# Smallville Season 6 DVD release



## Susie Bould (Oct 16, 2007)

SMALLVILLE SEASON 6 DVD RELEASE!!!!!!!!!!!!!!!!!!!!!!!!!!!!!!!

The rivalry between Clark Kent and Lex Luthor finally explodes into a fierce good-versus-evil battle as Warner Home Video releases *Smallville: The Complete Sixth Season* on DVD on 22 October 2007. Packed with all-new extras including in-depth features, brand new trailers, deleted scenes and more this six-disc box set is a must-own for fans of Smallville and Superman.

A NEW ENEMY – GREEN ARROW!
Lex isn't Clark's only problem as Season Six opens. An exciting new foe for Superman joins the action: legendary graphic novel character Green Arrow, played by Justin Hartley, is added to the superb regular cast which includes Tom Welling, Kristin Kreuk, Michael Rosenbaum, Allison Mack, Annette O'Toole, John Glover and Erica Durance. The Green Arrow character has a long and distinguished history within graphic novels, having been a fan favourite since he made his print debut in 1941. 


SYNOPSIS
They tried to be friends, but their chosen paths set them on a collision course. The Clark Kent and Lex Luthor rivalry that fans have long expected finally comes to a head in Smallville: The Complete Sixth Season, the spectacular series that reinterprets the characters and events of Superman mythology from its roots. Adding to the rivalry: Lana Lang becomes Mrs. Luthor. Clark/Superman would be stunned to find out why she says yes. But that's not all that's stunning: Green Arrow forms the Justice League. Will Clark join? Phantom Zone escapees menace Earth. Can Clark stop them? LuthorCorp expands its dark experiments. Will an awesome kryptonite-powered army be the result? The answers – and thrills – are all here in Smallville: The Complete Sixth Season!

DC COMICS
DC Comics, a Warner Bros. Entertainment Company, is the largest English-language publisher of comics in the world and home to such iconic characters as Superman, Batman, Wonder Woman and the Sandman. These DC Super Heroes and others have starred in comic books, movies, television series (both animated and live-action) and cyberspace, thrilling audiences of all ages for generations.

BONUS FEATURES
In addition to all 22 action-packed episodes, this six-disc box set includes an impressive range of brand new extras that help bring fans of the series closer than ever to their heroes:

*Green Arrow: The History of the Emerald Archer*- Since the early 1940s Oliver Queen aka Green Arrow has grown in popularity and respect. Once seen as the poor man's Batman, he later evolved into a nuanced character which has rivaled some of the best superheroes in the industry. This retrospective will feature interviews with the living legends that were fortunate enough to have written or inked this character through the years. The character's lineage will be traced from his opulent roots to the new storyline featured in _Smallville_.

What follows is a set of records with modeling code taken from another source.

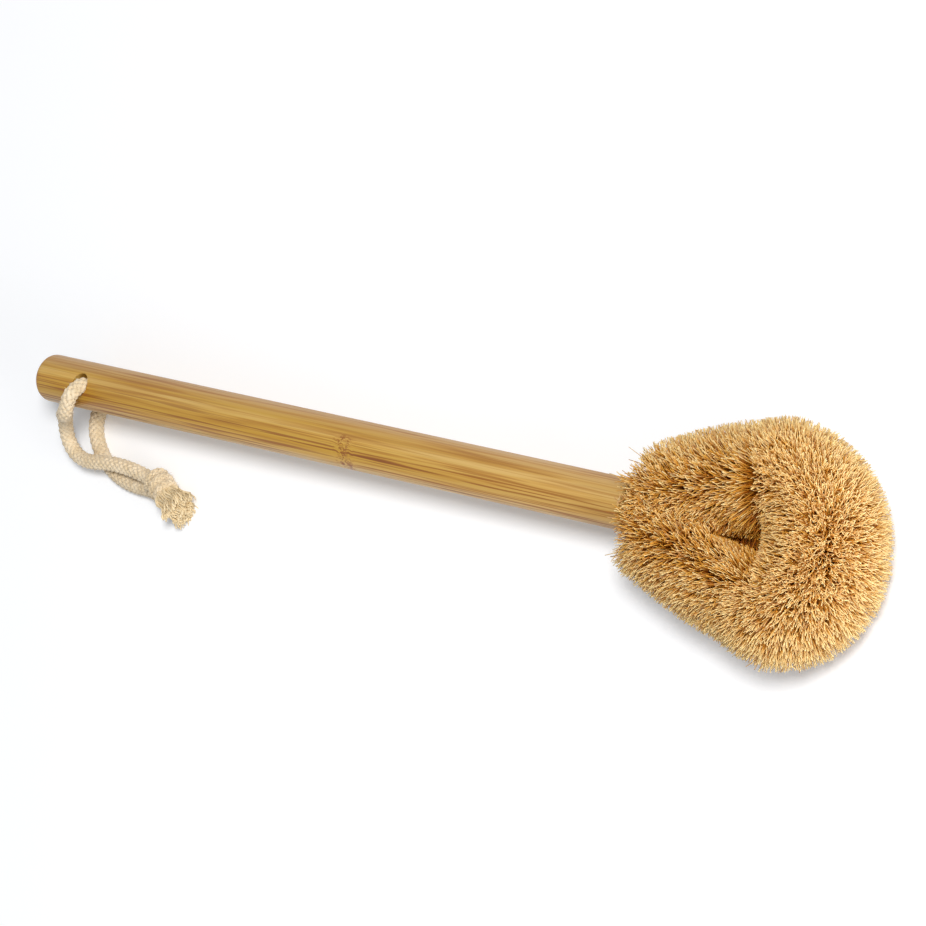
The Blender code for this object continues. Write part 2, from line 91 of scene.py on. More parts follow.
forward = Vector((-math.cos(CAMERA_TILT), 0, -math.sin(CAMERA_TILT)))
level_up = Vector((-math.sin(CAMERA_TILT), 0, math.cos(CAMERA_TILT)))
level_right = Vector((0, 1, 0))
right = level_right * math.sin(CAMERA_ROLL) - level_up * math.cos(CAMERA_ROLL)
up = level_right * math.cos(CAMERA_ROLL) + level_up * math.sin(CAMERA_ROLL)

camera = in_scene("camera", bpy.data.cameras.new("camera"))
camera.data.lens = LENS_MM
camera.data.clip_end = FARTHEST_SEEN
camera.matrix_world = Matrix.Translation(CAMERA_PLACE) @ Matrix((right, up, -forward)).transposed().to_4x4()
bpy.context.scene.camera = camera
print("camera to mouth of the handle:", round((CAMERA_PLACE - Vector((MOUTH_X, 0, 0))).length, 3), "m")

# %% [markdown]
# ## Colours and shader nodes
#
# Colours are written as sRGB hex values, as a paint program shows them. Shaders count in linear light,
# so one function turns them. A second function adds a shader node with its settings and its links,
# which keeps each material short enough to read.

# %% Helpers for materials
def linear(hex_value):
    """An sRGB hex colour as linear red, green, blue and alpha."""
    channels = [int(hex_value[i : i + 2], 16) / 255 for i in (0, 2, 4)]
    return (*[c / 12.92 if c <= 0.04045 else ((c + 0.055) / 1.055) ** 2.4 for c in channels], 1.0)


def finish_named(name):
    """A new material, with its Principled shader."""
    made = bpy.data.materials.new(name)
    made.use_nodes = True
    return made, made.node_tree.nodes["Principled BSDF"]


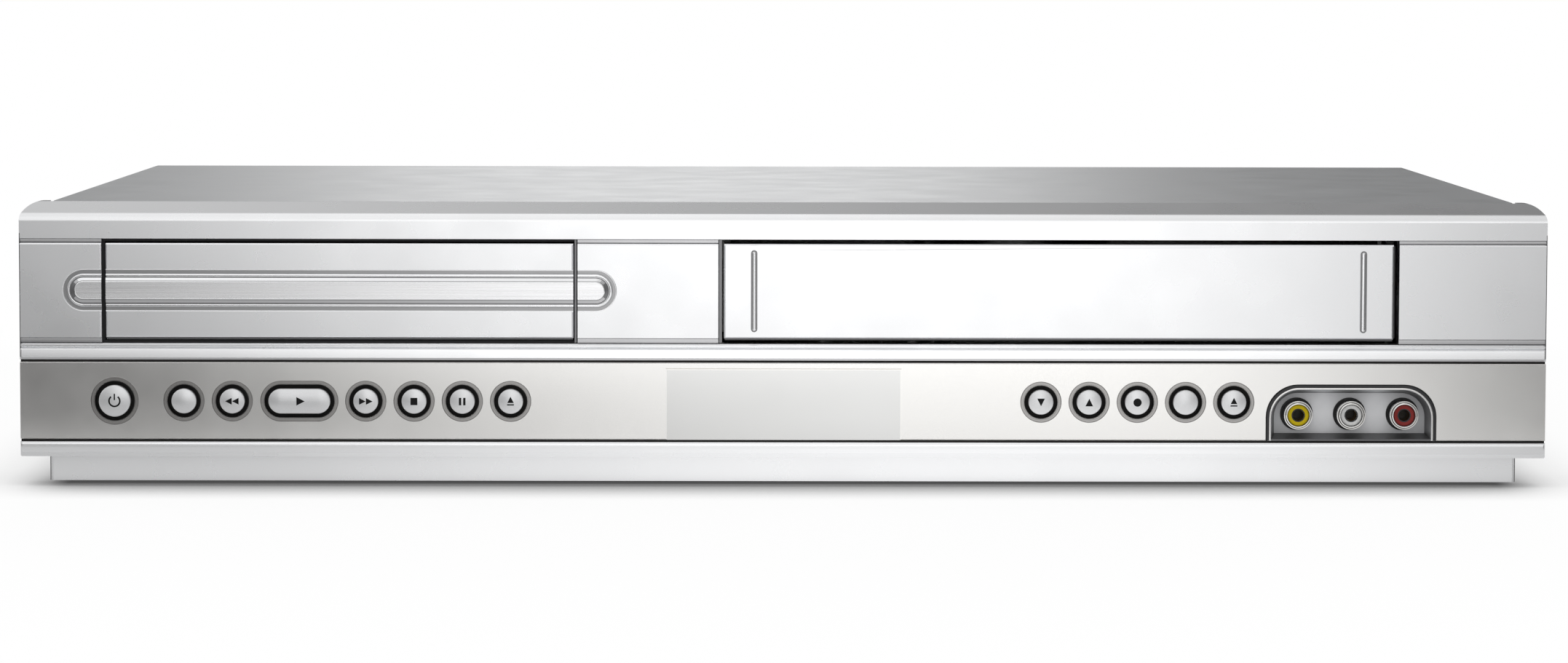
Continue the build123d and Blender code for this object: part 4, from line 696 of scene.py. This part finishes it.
# The sockets: a rolled lip on each shell, a raised collar of its colour, and a brass sleeve in the hole
jacks = {"video": yellow_plastic, "left": pale_plastic, "right": red_plastic}
lips = bmesh.new()
sleeves = bmesh.new()
for name, material in jacks.items():
    low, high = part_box(name + "_jack_insulator")
    middle = (low.x + high.x) / 2
    level = (low.z + high.z) / 2
    rows = in_mm(
        (3.10, 0.30), (3.10, -0.78), (3.14, -0.90), (3.22, -0.96), (3.34, -0.96), (3.46, -0.90),
        (3.54, -0.76), (3.96, -0.10), (4.03, 0.10), (4.04, 0.60),
    )
    add_turned(lips, rows, middle, level, closed=True)
    rows = in_mm((3.13, 0.10), (3.13, -0.40), (3.04, -0.44), (2.95, -0.30), (2.95, 0.10))
    add_turned(lips, rows, middle, level, index=1, closed=True)
    form = bmesh.new()
    rows = in_mm(
        (3.00, 0.20), (3.00, -0.08), (2.90, -0.16), (2.50, -0.20), (2.16, -0.16), (1.96, -0.08),
        (1.88, -0.02), (1.88, 0.20),
    )
    add_turned(form, rows, middle, level, closed=True)
    rows = in_mm(
        (1.90, 0.15), (1.90, -0.06), (1.80, -0.08), (1.62, -0.04), (1.57, 0.10), (1.56, 1.20), (1.62, 1.20),
    )
    add_turned(form, rows, middle, level, index=1, closed=True)
    collar = add_object(name + "_jack_collar", form, [material, joint_black], "case")
    rows = in_mm((1.62, 1.30), (1.52, 1.20), (1.44, 1.40), (1.42, 6.0), (1.62, 6.0))
    add_turned(sleeves, rows, middle, level, steps=40, closed=True)
lips = add_object("jack_lips", lips, [nickel, joint_black], "case")
sleeves = add_object("jack_sleeves", sleeves, [contact_brass], "case")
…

*Smallville: Big Fans* - Superman can rival any franchise, and this documentary is set on showing just how powerful the forces are behind the almost epic fandom associated with this title. Presenting the results of an online search which was conducted recently to locate the “Ultimate Smallville Fan”, this feature will examine the show's legacy as a part of the global Superman phenomenon. 

*The Oliver Queen Chronicles* - These animated mobisodes made their debut on the extra small screen of a mobile phone. For the first time they can now become a part of the Smallville fan's library: tracing the original story of Green Arrow through animation, the viewer is treated to a refreshing take on how Oliver Queen made his transformation to the Emerald Archer. 

*Superman Doomsday trailer* – trailer for the all-new animated adventure based on the best selling graphic novel of all time and which includes the death of the Man of Steel!

*Deleted scenes *– scenes from twelve episodes that didn't quite make the final cut.


----------